De terno, gravata e sapatos impecavelmente lustrados
Maria Antônia estranhou ao se deparar com a porta chaveada e, pela primeira vez em quase 15 anos, usou a cópia da chave que sempre lhe acompanhou. Mais surpresa ainda ficou ao não ver a mesa postada para o café que seu patrão fazia questão de tomar com ela pontualmente às 7 e 30.
Colou o ouvido à porta do quarto e ouviu a tevê ligada. Bateu e o chamou três vezes. Não obtendo resposta arriscou a maçaneta e surpreendeu-se ao constatar que a porta estava apenas encostada. Sem ar mesmo ficou ao ver o patrão deitado em sua cama, ereto, vestindo terno, gravata, sapatos e morto.
Maria Antônia revelou aos policiais que atenderam a ocorrência que o mesmo, já com 85 anos, não tomava medicamentos e caminhava seis km todo dia ao final da tarde. E não gostou do comentário irônico do policial: - Esse seguiu aquele ditado: “Viva cada dia como se fosse o último; um dia você acerta”.

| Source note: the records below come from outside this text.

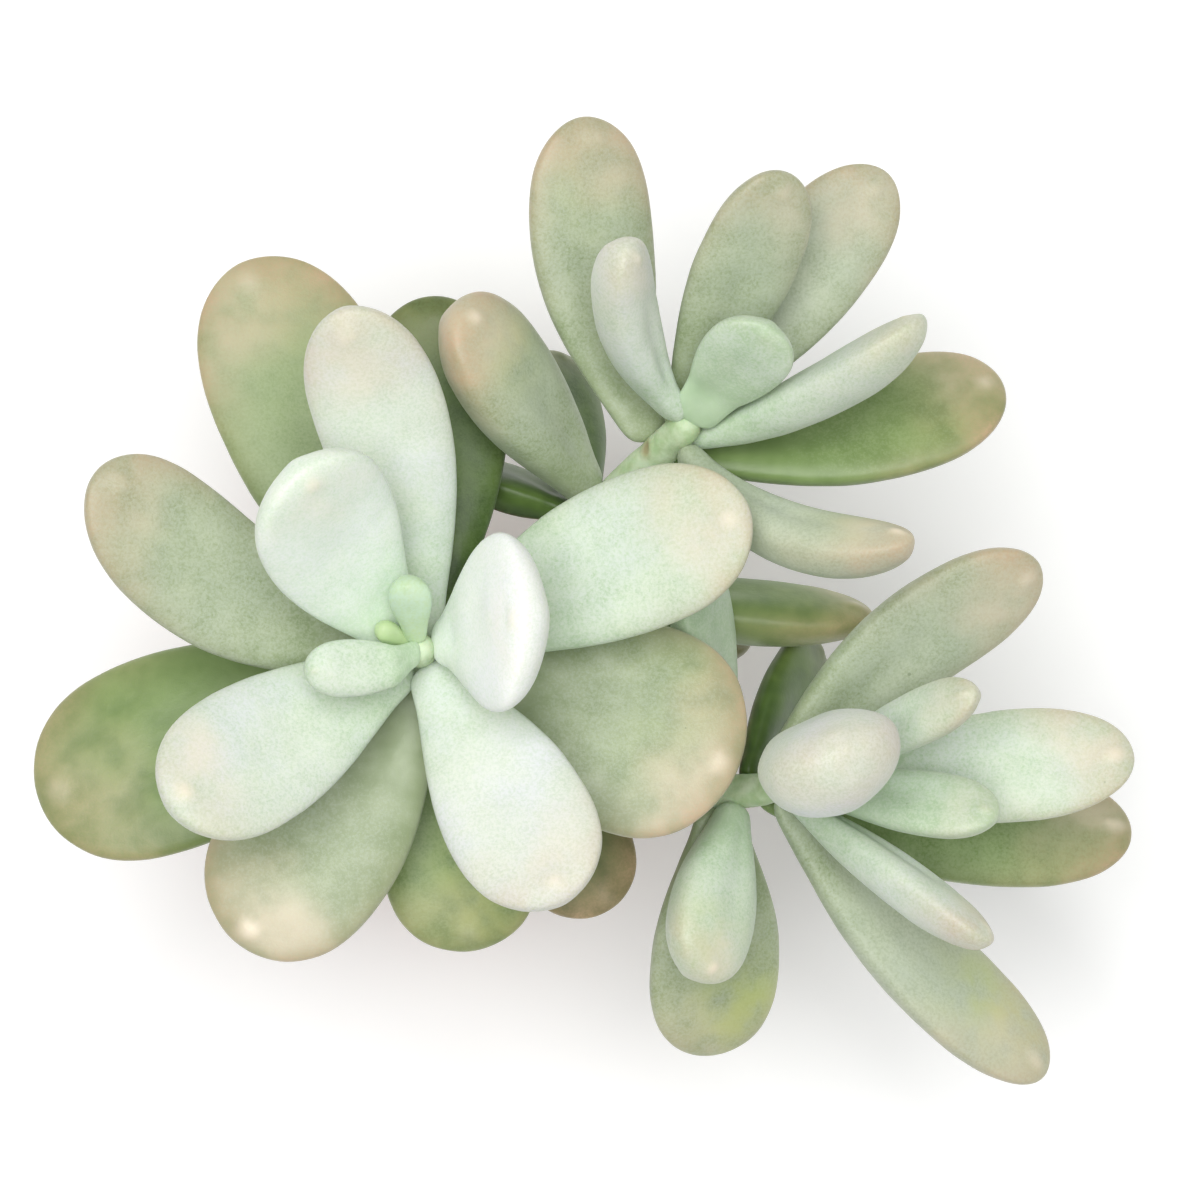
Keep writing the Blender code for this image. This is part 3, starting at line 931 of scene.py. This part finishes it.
@dataclass
class Stem:
    """The stem with its two branches, one piece. Lengths are in metres.

    voxel is the size of the mesh's squares. scar_gap is how far apart leaf scars are at
    least, scar_radius their size and scar_relief how far their rims stand out. Bark covers the
    stem up to bark_above_lip above the pot's lip.
    """

    voxel: float = 0.0006
    smoothing: int = 14
    scar_gap: float = 0.0065
    scar_radius: float = 0.0016
    scar_relief: float = 0.00022
    bark_above_lip: float = 0.016
    seed: int = 5

    def build(self) -> int:
        """Builds and dresses the stem.

        Returns:
            How many leaf scars it has.
        """
        rough = bpy.data.objects.new("stem_rough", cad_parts["stem"].data.copy())
        bpy.context.scene.collection.objects.link(rough)
        remesh = rough.modifiers.new("squares", "REMESH")
        remesh.mode = "VOXEL"
        remesh.voxel_size = self.voxel
        smooth = rough.modifiers.new("smooth", "SMOOTH")
        smooth.factor = 0.5
        smooth.iterations = self.smoothing
        graph = bpy.context.evaluated_depsgraph_get()
        mesh = bpy.data.meshes.new_from_object(rough.evaluated_get(graph))
        mesh.name = "stem_skin"
        bpy.data.objects.remove(rough)
        points = points_of(mesh)
        normals = normals_of(mesh)
        scars = self.choose_scars(points)
        rim = np.zeros(len(points))
        dish = np.zeros(len(points))
        for scar in scars:
            away = np.linalg.norm((points - points[scar]) * (1, 1, 1.5), axis=1) / self.scar_radius
            facing = normals @ normals[scar] > 0.2
            rim = np.maximum(rim, facing * np.exp(-(((away - 1) / 0.35) ** 2)))
            dish = np.maximum(dish, facing * np.exp(-(away**4)))
        swell = cloud_values(points, 3.5, 9) * 0.00018 + cloud_values(points, 1.2, 11) * 0.00005
        push = 0.00012 + swell + self.scar_relief * (rim - 0.7 * dish)
        points += push[:, None] * normals
        mesh.vertices.foreach_set("co", points.ravel())
        mesh.update()
        store(mesh, "scar", np.maximum(dish, 0.4 * rim))
        bark_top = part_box("pot")[1][2] + self.bark_above_lip
        green = smooth_step(points[:, 2], bark_top - 0.018, bark_top + 0.012)
        store(mesh, "bark", 1 - green)
        place_piece("stem_skin", mesh, StemSkin().build(), "stem")
        return len(scars)

    def choose_scars(self, points: np.ndarray) -> list[int]:
        """Picks where old leaves fell off, clear of each other.

        Args:
            points: The stem's points.

        Returns:
            The scars' point numbers.
        """
        soil_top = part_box("soil")[1][2]
        order = np.random.default_rng(self.seed).permutation(len(points))
        chosen: list[int] = []
        for at in order:
            if points[at, 2] < soil_top + 0.002:
                continue
            gaps = [np.linalg.norm(points[at] - points[other]) for other in chosen]
            if not gaps or min(gaps) > self.scar_gap:
                chosen.append(int(at))
        return chosen


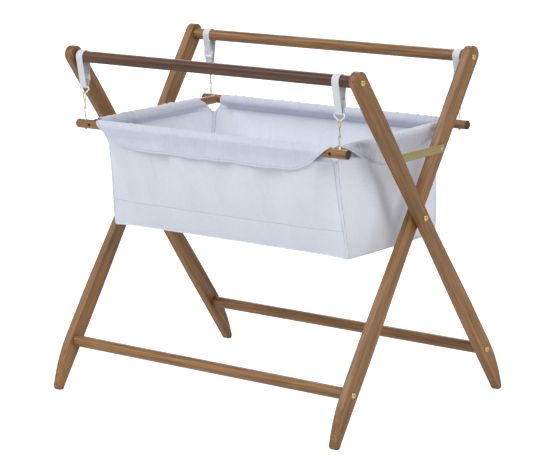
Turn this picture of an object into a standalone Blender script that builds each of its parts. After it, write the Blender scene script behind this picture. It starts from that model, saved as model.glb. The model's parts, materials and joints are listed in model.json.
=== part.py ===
"""Hanging bassinet on a folding wooden stand.

Two equal wooden frames cross like an X and turn on two pivot bolts. Frame A carries the front top
rail and the rear bottom rail, and frame B is the same frame turned half a turn about the vertical.
Four webbing hangers hold the basket, which is two long dowels, two end rails and a sewn fabric bag.

Units are metres. +X runs along the rails, -Y is the front, +Z is up, and the origin is on the floor
below the middle of the basket.
"""
import math

import bmesh
import bpy
from mathutils import Matrix, Vector

# ---- driving dimensions: the stand ---------------------------------------------------------------
RAIL_LENGTH = 0.836           # between the two legs of one frame
TOP_RAIL_Z = 0.825
TOP_RAIL_Y = 0.2355           # top rails stand this far in front of and behind the middle
PIVOT_Z = 0.4815
BOTTOM_RAIL_Z = 0.1135
RAIL_RADIUS = 0.014
LEG_WIDTH = 0.042             # across the wide face, at both ends
LEG_THICK = 0.022
LEG_TOP_REACH = 0.005         # from the top bolt to the centre of the leg's round end
LEG_EDGE_ROUND = 0.003
WAIST_REACH = 0.34            # the leg narrows towards the pivot over this length each way
WAIST_UPPER = 0.0055          # depth of the hollow in the upper edge
WAIST_LOWER = 0.0035          # depth of the hollow in the lower edge
LEG_GAP = 0.003               # running gap between crossing legs
FOOT_TIP_RADIUS = 0.009
FOOT_FLAT = 0.008             # flat on the very tip, which stands on the floor
FOOT_TAPER_ANGLE = math.radians(21.0)

# ---- driving dimensions: bolts and lock bars -----------------------------------------------------
BOLT_HEAD_RADIUS = 0.0075
BOLT_HEAD_HEIGHT = 0.0028
BOLT_SHANK_RADIUS = 0.003
BOLT_DEPTH_IN_RAIL = 0.035
SOCKET_RADIUS = 0.0026
SOCKET_DEPTH = 0.0018
PIVOT_RADIUS = 0.004
LOCK_BAR_RISE = 0.145         # from the pivot to the lock bar
LOCK_BAR_WIDTH = 0.020
LOCK_BAR_THICK = 0.0015
LOCK_BAR_END = 0.010          # from a pin to the end of the bar
LOCK_PIN_RADIUS = 0.002
RIVET_HEAD_RADIUS = 0.0036
RIVET_HEAD_HEIGHT = 0.0006
NOTCH_ANGLE = math.radians(35.0)
PIN_DEPTH = 0.010             # depth of a rivet or pin in the wood

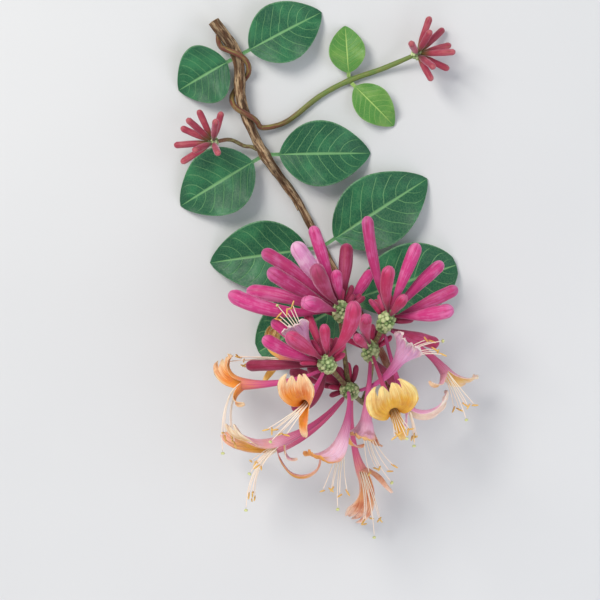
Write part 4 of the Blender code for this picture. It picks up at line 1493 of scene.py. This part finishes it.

Educado, de bom humor e sem parentes próximos, dizia seguidamente que “o ser humano é um animal imprevisível” quando ela lhe segredava problemas familiares e que “não devemos acreditar em tudo o que nos contam.”
E algumas perguntas não lhe saiam da cabeça. Será que ele dormia toda noite vestido assim? Como nunca tinha visto aquele par de sapato e nem o terno amarrotado?
Semana passada Maria Antônia foi visitada pela pessoa que fazia a declaração do Imposto de Renda do patrão e lhe falou, assim por cima, que ela deveria comparecer ao seu escritório para tomar conhecimento do "testamento."
- Testamento? O que isso quer dizer? Seria alguma dívida de IPTU, luz, água? Mas ele nunca deixava atrasar... E se tiver alguma dívida, eu pago! Ele sempre foi muito bom pra mim. Pago sim. E que Deus o tenha.